* Work to complete
Print the listing below exactly.
+++++
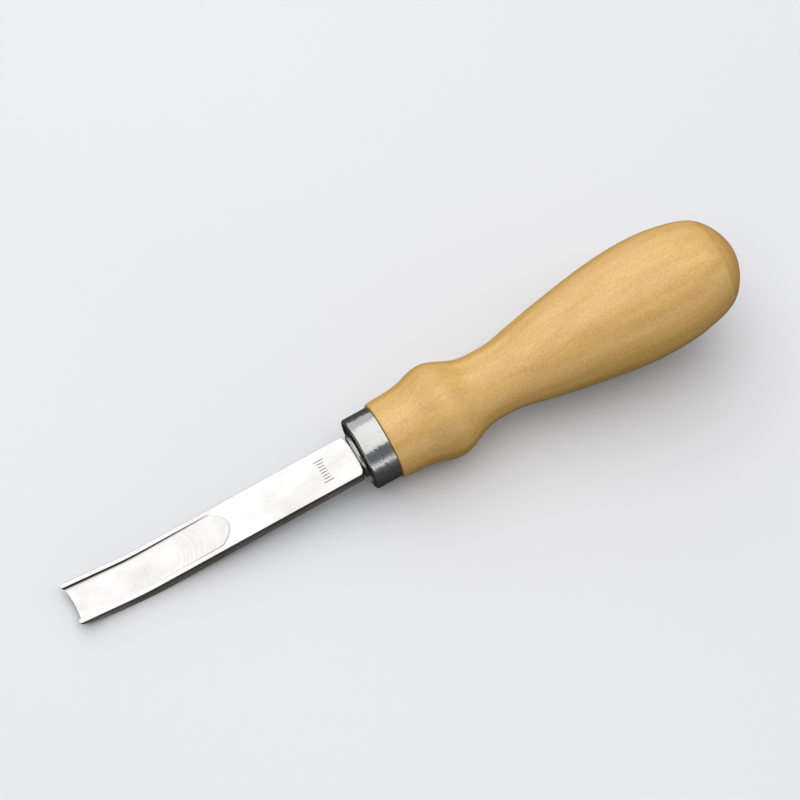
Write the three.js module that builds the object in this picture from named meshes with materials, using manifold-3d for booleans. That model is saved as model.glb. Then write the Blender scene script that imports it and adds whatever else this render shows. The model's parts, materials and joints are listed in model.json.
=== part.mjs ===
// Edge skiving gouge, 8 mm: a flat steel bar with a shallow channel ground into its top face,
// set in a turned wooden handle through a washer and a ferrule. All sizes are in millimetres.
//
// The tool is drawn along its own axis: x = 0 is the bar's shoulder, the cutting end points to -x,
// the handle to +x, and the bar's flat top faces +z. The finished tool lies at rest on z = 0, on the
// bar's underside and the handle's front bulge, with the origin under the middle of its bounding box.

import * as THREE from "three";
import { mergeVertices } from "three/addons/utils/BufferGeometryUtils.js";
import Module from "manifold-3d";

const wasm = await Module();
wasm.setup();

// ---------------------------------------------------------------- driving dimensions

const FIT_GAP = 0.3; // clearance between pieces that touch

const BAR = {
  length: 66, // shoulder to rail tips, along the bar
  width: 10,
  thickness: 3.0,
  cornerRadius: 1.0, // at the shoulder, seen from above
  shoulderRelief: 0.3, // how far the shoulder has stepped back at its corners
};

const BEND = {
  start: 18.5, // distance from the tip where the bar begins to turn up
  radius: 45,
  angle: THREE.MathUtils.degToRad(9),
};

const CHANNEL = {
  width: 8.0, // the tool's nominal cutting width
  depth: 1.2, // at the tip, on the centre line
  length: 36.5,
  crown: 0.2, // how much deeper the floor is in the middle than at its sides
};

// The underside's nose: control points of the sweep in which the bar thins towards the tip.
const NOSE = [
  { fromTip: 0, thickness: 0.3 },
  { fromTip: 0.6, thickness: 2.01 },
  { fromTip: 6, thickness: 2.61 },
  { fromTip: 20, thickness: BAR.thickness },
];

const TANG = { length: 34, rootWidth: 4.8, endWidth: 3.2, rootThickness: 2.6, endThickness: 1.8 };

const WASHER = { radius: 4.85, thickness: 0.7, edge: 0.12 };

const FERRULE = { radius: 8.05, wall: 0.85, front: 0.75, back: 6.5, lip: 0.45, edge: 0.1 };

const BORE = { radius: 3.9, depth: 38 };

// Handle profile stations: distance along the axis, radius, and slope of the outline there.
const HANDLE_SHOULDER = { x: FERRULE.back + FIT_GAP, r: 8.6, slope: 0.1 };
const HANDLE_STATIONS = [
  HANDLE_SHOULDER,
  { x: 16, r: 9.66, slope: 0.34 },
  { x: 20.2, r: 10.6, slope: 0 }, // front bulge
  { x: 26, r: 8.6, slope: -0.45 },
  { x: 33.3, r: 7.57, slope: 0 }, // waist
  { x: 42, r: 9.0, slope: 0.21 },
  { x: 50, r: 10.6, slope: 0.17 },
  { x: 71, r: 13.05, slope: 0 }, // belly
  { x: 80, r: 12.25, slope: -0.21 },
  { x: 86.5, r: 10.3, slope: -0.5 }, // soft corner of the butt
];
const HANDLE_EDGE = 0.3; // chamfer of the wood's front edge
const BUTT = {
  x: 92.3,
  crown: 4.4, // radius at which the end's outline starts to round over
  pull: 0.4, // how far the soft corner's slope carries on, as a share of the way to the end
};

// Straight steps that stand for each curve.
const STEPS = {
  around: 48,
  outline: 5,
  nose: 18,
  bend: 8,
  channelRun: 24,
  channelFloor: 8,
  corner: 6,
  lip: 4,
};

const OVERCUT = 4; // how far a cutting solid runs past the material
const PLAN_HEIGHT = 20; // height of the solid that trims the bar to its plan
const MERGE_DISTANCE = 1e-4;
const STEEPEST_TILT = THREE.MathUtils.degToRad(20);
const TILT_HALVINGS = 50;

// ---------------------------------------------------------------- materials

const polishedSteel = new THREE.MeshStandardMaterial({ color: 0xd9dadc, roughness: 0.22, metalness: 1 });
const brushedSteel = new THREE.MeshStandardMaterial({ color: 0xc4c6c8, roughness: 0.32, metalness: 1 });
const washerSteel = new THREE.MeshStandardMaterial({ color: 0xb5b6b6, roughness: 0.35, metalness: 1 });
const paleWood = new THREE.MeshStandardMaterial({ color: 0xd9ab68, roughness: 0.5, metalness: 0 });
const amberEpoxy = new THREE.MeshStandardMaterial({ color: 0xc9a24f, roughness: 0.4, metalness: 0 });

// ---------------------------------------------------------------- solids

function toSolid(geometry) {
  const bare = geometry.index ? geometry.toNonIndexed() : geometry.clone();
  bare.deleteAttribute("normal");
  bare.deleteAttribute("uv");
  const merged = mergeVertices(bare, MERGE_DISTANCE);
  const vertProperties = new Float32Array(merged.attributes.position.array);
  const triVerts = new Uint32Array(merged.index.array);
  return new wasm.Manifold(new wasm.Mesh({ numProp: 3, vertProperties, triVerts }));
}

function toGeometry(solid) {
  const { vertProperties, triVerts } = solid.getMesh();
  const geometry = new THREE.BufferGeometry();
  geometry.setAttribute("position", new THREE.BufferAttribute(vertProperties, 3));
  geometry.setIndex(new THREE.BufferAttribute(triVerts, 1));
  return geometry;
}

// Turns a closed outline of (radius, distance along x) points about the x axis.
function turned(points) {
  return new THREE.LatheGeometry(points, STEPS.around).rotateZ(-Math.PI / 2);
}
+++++
* Solution to this task
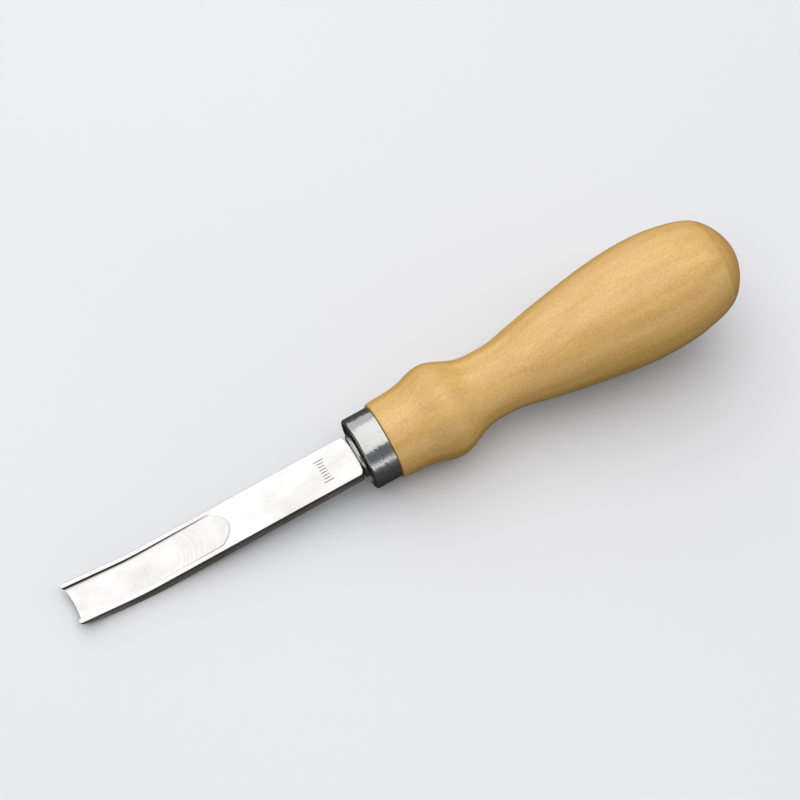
Write the three.js module that builds the object in this picture from named meshes with materials, using manifold-3d for booleans. That model is saved as model.glb. Then write the Blender scene script that imports it and adds whatever else this render shows. The model's parts, materials and joints are listed in model.json.
=== part.mjs ===
// Edge skiving gouge, 8 mm: a flat steel bar with a shallow channel ground into its top face,
// set in a turned wooden handle through a washer and a ferrule. All sizes are in millimetres.
//
// The tool is drawn along its own axis: x = 0 is the bar's shoulder, the cutting end points to -x,
// the handle to +x, and the bar's flat top faces +z. The finished tool lies at rest on z = 0, on the
// bar's underside and the handle's front bulge, with the origin under the middle of its bounding box.

import * as THREE from "three";
import { mergeVertices } from "three/addons/utils/BufferGeometryUtils.js";
import Module from "manifold-3d";

const wasm = await Module();
wasm.setup();

// ---------------------------------------------------------------- driving dimensions

const FIT_GAP = 0.3; // clearance between pieces that touch

const BAR = {
  length: 66, // shoulder to rail tips, along the bar
  width: 10,
  thickness: 3.0,
  cornerRadius: 1.0, // at the shoulder, seen from above
  shoulderRelief: 0.3, // how far the shoulder has stepped back at its corners
};

const BEND = {
  start: 18.5, // distance from the tip where the bar begins to turn up
  radius: 45,
  angle: THREE.MathUtils.degToRad(9),
};

const CHANNEL = {
  width: 8.0, // the tool's nominal cutting width
  depth: 1.2, // at the tip, on the centre line
  length: 36.5,
  crown: 0.2, // how much deeper the floor is in the middle than at its sides
};

// The underside's nose: control points of the sweep in which the bar thins towards the tip.
const NOSE = [
  { fromTip: 0, thickness: 0.3 },
  { fromTip: 0.6, thickness: 2.01 },
  { fromTip: 6, thickness: 2.61 },
  { fromTip: 20, thickness: BAR.thickness },
];

const TANG = { length: 34, rootWidth: 4.8, endWidth: 3.2, rootThickness: 2.6, endThickness: 1.8 };

const WASHER = { radius: 4.85, thickness: 0.7, edge: 0.12 };

const FERRULE = { radius: 8.05, wall: 0.85, front: 0.75, back: 6.5, lip: 0.45, edge: 0.1 };

const BORE = { radius: 3.9, depth: 38 };

// Handle profile stations: distance along the axis, radius, and slope of the outline there.
const HANDLE_SHOULDER = { x: FERRULE.back + FIT_GAP, r: 8.6, slope: 0.1 };
const HANDLE_STATIONS = [
  HANDLE_SHOULDER,
  { x: 16, r: 9.66, slope: 0.34 },
  { x: 20.2, r: 10.6, slope: 0 }, // front bulge
  { x: 26, r: 8.6, slope: -0.45 },
  { x: 33.3, r: 7.57, slope: 0 }, // waist
  { x: 42, r: 9.0, slope: 0.21 },
  { x: 50, r: 10.6, slope: 0.17 },
  { x: 71, r: 13.05, slope: 0 }, // belly
  { x: 80, r: 12.25, slope: -0.21 },
  { x: 86.5, r: 10.3, slope: -0.5 }, // soft corner of the butt
];
const HANDLE_EDGE = 0.3; // chamfer of the wood's front edge
const BUTT = {
  x: 92.3,
  crown: 4.4, // radius at which the end's outline starts to round over
  pull: 0.4, // how far the soft corner's slope carries on, as a share of the way to the end
};

// Straight steps that stand for each curve.
const STEPS = {
  around: 48,
  outline: 5,
  nose: 18,
  bend: 8,
  channelRun: 24,
  channelFloor: 8,
  corner: 6,
  lip: 4,
};

const OVERCUT = 4; // how far a cutting solid runs past the material
const PLAN_HEIGHT = 20; // height of the solid that trims the bar to its plan
const MERGE_DISTANCE = 1e-4;
const STEEPEST_TILT = THREE.MathUtils.degToRad(20);
const TILT_HALVINGS = 50;

// ---------------------------------------------------------------- materials

const polishedSteel = new THREE.MeshStandardMaterial({ color: 0xd9dadc, roughness: 0.22, metalness: 1 });
const brushedSteel = new THREE.MeshStandardMaterial({ color: 0xc4c6c8, roughness: 0.32, metalness: 1 });
const washerSteel = new THREE.MeshStandardMaterial({ color: 0xb5b6b6, roughness: 0.35, metalness: 1 });
const paleWood = new THREE.MeshStandardMaterial({ color: 0xd9ab68, roughness: 0.5, metalness: 0 });
const amberEpoxy = new THREE.MeshStandardMaterial({ color: 0xc9a24f, roughness: 0.4, metalness: 0 });

// ---------------------------------------------------------------- solids

function toSolid(geometry) {
  const bare = geometry.index ? geometry.toNonIndexed() : geometry.clone();
  bare.deleteAttribute("normal");
  bare.deleteAttribute("uv");
  const merged = mergeVertices(bare, MERGE_DISTANCE);
  const vertProperties = new Float32Array(merged.attributes.position.array);
  const triVerts = new Uint32Array(merged.index.array);
  return new wasm.Manifold(new wasm.Mesh({ numProp: 3, vertProperties, triVerts }));
}

function toGeometry(solid) {
  const { vertProperties, triVerts } = solid.getMesh();
  const geometry = new THREE.BufferGeometry();
  geometry.setAttribute("position", new THREE.BufferAttribute(vertProperties, 3));
  geometry.setIndex(new THREE.BufferAttribute(triVerts, 1));
  return geometry;
}

// Turns a closed outline of (radius, distance along x) points about the x axis.
function turned(points) {
  return new THREE.LatheGeometry(points, STEPS.around).rotateZ(-Math.PI / 2);
}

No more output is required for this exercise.